Repair costs, and locally repairable codes
I have a RAID5 array at home which works well, and the time it will take to repair when a disc fails is not really a concern. In a large datacentre, however, storage failures will be routine, and so data which is split between several nodes in a network will be constantly under repair. Previously our tradeoff was between space and safety, but now we have a third item, the cost of repairs, to consider, and it is often at odds with one of the other two.

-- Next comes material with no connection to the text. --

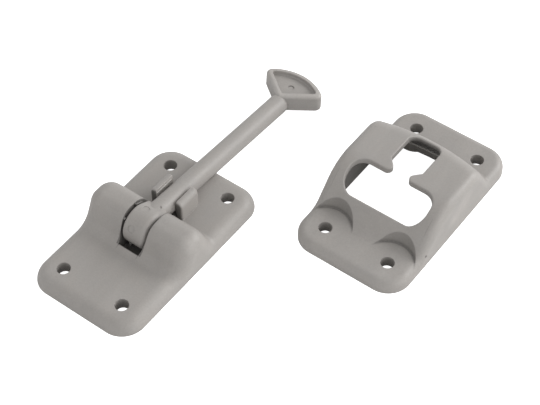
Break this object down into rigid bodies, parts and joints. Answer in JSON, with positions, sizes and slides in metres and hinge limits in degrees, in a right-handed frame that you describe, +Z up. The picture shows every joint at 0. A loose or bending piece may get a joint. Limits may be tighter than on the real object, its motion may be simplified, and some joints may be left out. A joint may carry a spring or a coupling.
{
  "type": "door holder set",
  "caption": "T-style door holder: a screw-down plate with a humped hinge and a swinging T-headed arm, and a hollow catch plate whose notched opening grips the arm.",
  "frame": {"origin": "centre of the holder's underside, on the mounting face", "axes": "+Z up off the mounting face, +Y along the stowed arm from the hinge to the T head, +X towards the catch"},
  "size_m": [0.1171, 0.1581, 0.0204],
  "materials": {
    "grey_moulded_plastic": "warm mid-grey moulding with a fine satin texture",
    "pin_steel": "drawn bright steel"
  },
  "bodies": {
    "holder": {"holder_base": "grey_moulded_plastic", "hinge_pin": "pin_steel", "catch_plate": "grey_moulded_plastic"},
    "arm": {"t_arm": "grey_moulded_plastic"}
  },
  "joints": [
    {"name": "arm_hinge", "type": "hinge", "parent": "holder", "child": "arm", "pos_m": [0, -0.0003, 0.00915], "axis": [1, 0, 0], "range_deg": [0, 160]}
  ]
}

If I have a 10GB video file, stored over 10 nodes over a wide-area network, and one node fails, how much network bandwidth do I need to use to return to the original safe level of redundancy? If I had used a Reed-Solomon code, then I will actually need to copy 10GB, the whole size of the original file, to recreate the failed node. By contrast, if I had striped and replicated that video file, each node would have one of two replicas of a 2GB chunk, and I would only need to copy one other node's 2GB of data to recreate the failed node. Replication uses more storage space, but less repair bandwidth.
There are approaches which can find compromises between these, which are locally repairable codes. They are too complicated to explain in a blog article, but I can just make you aware of two academic papers for further reading. The problem is explained better by Network Coding for Distributed Storage Systems, and a potential solution by Locally Repairable Codes.